The political leaders of Britain, Ireland and the United States were anxious to bring an end to military hostilities, in order to facilitate greater investment by the transnational corporations and end the high cost of Britain's military/police commitment. But every other aspect of the Agreement seeks to perpetuate the traditional sectarian divisions between Catholics and Protestants that have been so vital throughout history in preventing the emergence of a political challenge to the interests of capitalist rule in Ireland.

To this end, the fiction has been created that by incorporating both Sinn Fein and the Unionists into a devolved Assembly the interests of the Catholic and Protestant “communities” are represented.

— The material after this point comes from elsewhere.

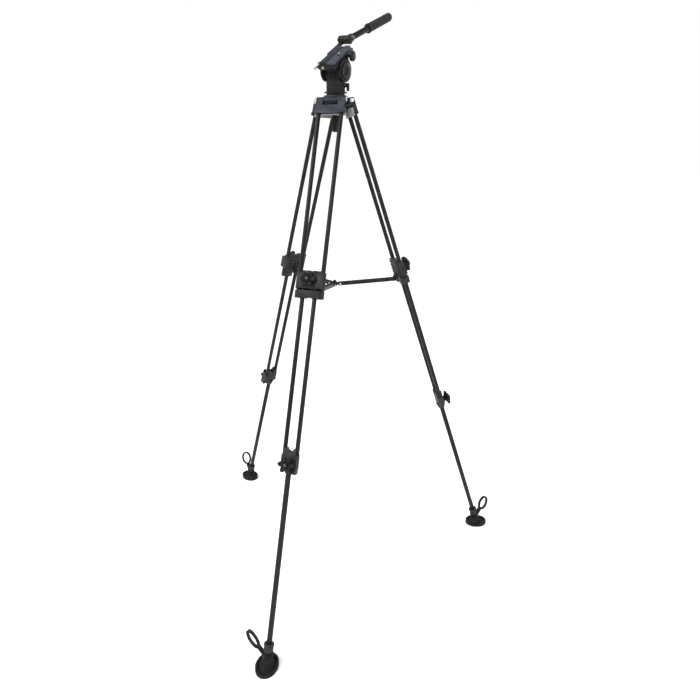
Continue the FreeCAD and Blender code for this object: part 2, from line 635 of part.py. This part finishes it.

Political life in Ireland is defined in terms of cultural or religious divisions, rather than the opposing interests of the bourgeoisie and the working class.

Neither Sinn Fein nor the Unionist parties represents the social and democratic interests of Ireland's working people. Unionism, in all its various forms, is a pro-capitalist current whose attachment to the United Kingdom is a specific manifestation of its defence of the profit system and the continued exploitation of the working class.

For its part, the IRA/Sinn Fein emerged as a movement of the excluded Catholic petty bourgeoisie. Its anti-imperialism, though shrouded in vaguely socialist phraseology, never extended beyond the call for the creation of an independent capitalist Ireland. Today, even this has been abandoned. Sinn Fein's one aim is to seek entry into a governmental set-up that accepts Irish partition, in return for a share in the spoils of power.

The Agreement was supposed to give the people of the North of Ireland at least partial control over their own destiny, yet politics is still largely determined by the machinations of various factions within the British bourgeoisie. The only change from the past, when Unionism held undisputed sway over the North, is that Sinn Fein is now offering itself up to corporate concerns in Britain, the US and Europe as an alternative vehicle through which to advance their interests.